Despedirse al llegar

Me duelen las piernas de tenerlas encogidas como un niño en el vientre de su madre. La razón es una noche durmiendo en una colchoneta con una manta que no alcanza a taparme desde las uñas de los pies hasta los pelos de la barba; y que veo más comodidad en el calor que en la extensión. También veo más delicado y menos empalagoso decir “gracias” que decir “adiós”. Decir “hasta mañana” aunque te vayas lejos o, mejor, decir “nos vemos el miércoles”. Conozco  gente que despidiéndose puede estar más tiempo que haciendo cualquier otra cosa. Hay quien se pasa toda la vida muriéndose. También conozco todo lo contrario. Aun a riesgo de parecer presuntuoso y enmímismado, me gusta despedirme. Sólo por el placer de dar las gracias y para que me den con la puerta en las narices. También por la parte de olvido que rodea a las despedidas, y porque siempre me viene a la cabeza un: “Prefiero que me olvides a que me confundas con otro” –Te decía cuando jugando me cambiabas el nombre.
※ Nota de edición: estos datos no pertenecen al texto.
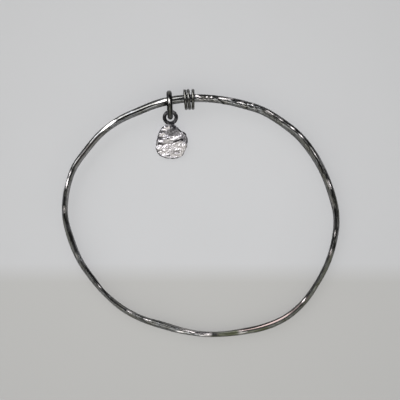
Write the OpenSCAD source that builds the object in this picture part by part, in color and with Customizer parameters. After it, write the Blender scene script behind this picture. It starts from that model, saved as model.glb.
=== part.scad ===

Disfruto las despedidas casi tanto como el que asegura que las odia. Me gustan las distancias que prologa, porque la distancia es tan importante como los espacios entre las palabras; incluso más. Y porque nada queda lejos si los espacios y los tiempos no son insalvables. Sin embargo, no me gustan las despedidas mientras escribo. Me gusta más sacar las cosas de contexto; y cambiar de tema, como mucho, con un punto y seguido. Así que después de decir “gracias”, diré que soy consciente de que vivo en una isla aunque a veces no veo el mar. Que más vale tarde que mal acompañado. Y que quisiera que, susurrando, me pidieras que me calle.